Jeremy Michael Fitz-Kennedy (born September 16, 1992) is a Canadian mixed martial artist, currently competing in the Featherweight division of Bellator MMA. In addition to competing for Bellator, Kennedy has also competed in the Ultimate Fighting Championship (UFC) and the Professional Fighters League (PFL). As of February 28, 2023, he is #2 in the Bellator Featherweight Rankings.

Background
Kennedy was born and raised in Fleetwood, Surrey, British Columbia, Canada. He started training boxing and Brazilian jiu-jitsu at the age of 13 to put up with his older brother. He graduated from Fleetwood Park Secondary School.

Mixed martial arts career

Early career
Before joining the UFC, Kennedy held both the Battlefield Fight League Amateur and Professional Featherweight Championships while amassing an amateur record of 8–1 and a professional record of 8–0.

Ultimate Fighting Championship
Kennedy made his promotional debut on August 27, 2016 at UFC on Fox 21 against Alessandro Ricci. He won the fight by unanimous decision.

Kennedy was briefly tabbed as a short notice replacement to face Mirsad Bektic on October 8, 2016 at UFC 204. Subsequently, after his participation was publicly confirmed, Kennedy indicated he was injured and unable to take the fight. He was replaced by Russell Doane.

Kennedy next faced Rony Jason on March 11, 2017 at UFC Fight Night 106. He won the bout by unanimous decision.

Kennedy faced Kyle Bochniak on July 22, 2017 at UFC on Fox 25. Kennedy won the fight via unanimous decision.

Kennedy was scheduled to face Alexander Volkanovski  at UFC Fight Night: Hunt vs. Tybura on 19 November 2017. However, Kennedy pulled out of the fight on October 5 citing a back injury.

The bout with Volkanovski was rescheduled and took place on February 11, 2018 at UFC 221. He lost the fight via technical knockout in round two.

Brave CF
Kennedy's contract with the UFC ended after the Volkanovski bout and Kennedy grew tired of the contract negotiations for renewing, eventually leading him to sign with a new promotion - Brave CF. Kennedy headlined Brave 14 against Danyel Pilo on August 18, 2018. He won the fight via knockout in round one.

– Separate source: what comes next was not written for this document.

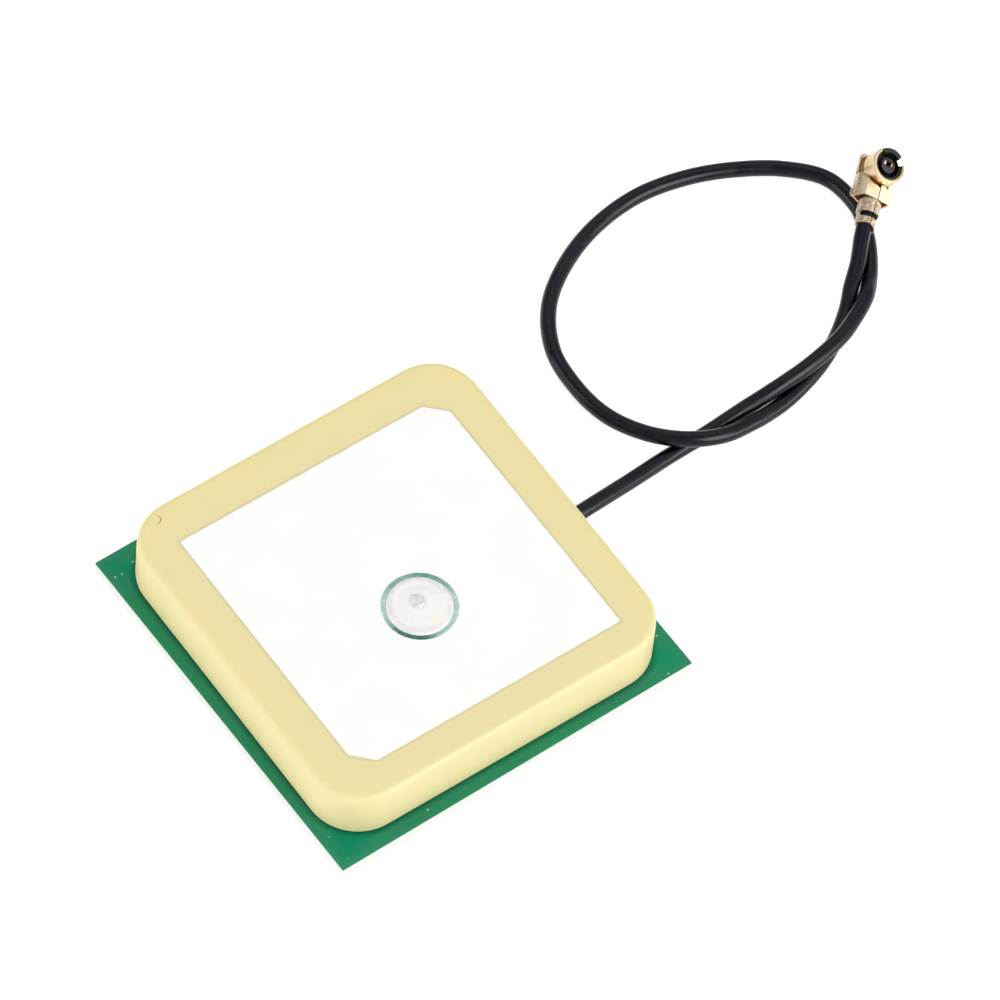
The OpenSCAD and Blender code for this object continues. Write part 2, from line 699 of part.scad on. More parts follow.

Kennedy was expected to face Marcos Galvão at PFL 8 for the alternate spot in the Professional Fighters League's 2018 featherweight tournament. Due to a misunderstanding when making the contract with Brave CF, Kennedy assumed he was eligible to compete in other organizations' events. Just before Kennedy's fight, Brave CF officials contacted PFL to deny him from fighting. Briefly after the news surfaced, Brave CF officials revealed that Kennedy had signed a bout agreement to fight Marat Magomedov at Brave 18 on November 16, 2018.

Kennedy headlined Brave 21 against Magomedov on December 28, 2018. He won the fight via TKO in the third round.

PFL
In 2019, Kennedy joined the Professional Fighters League as an entrant in their 2019 Featherweight tournament. He was scheduled to face Alexandre Bezerra in the opening round, but Bezerra missed weight and was replaced by Luis Rafael Laurentino. Kennedy lost the fight via TKO in the first round.

In the second round of PFL 2 regular season, Kennedy faced Steven Siler at PFL 5 on July 25, 2019. He won the fight by unanimous decision and advanced to the playoffs.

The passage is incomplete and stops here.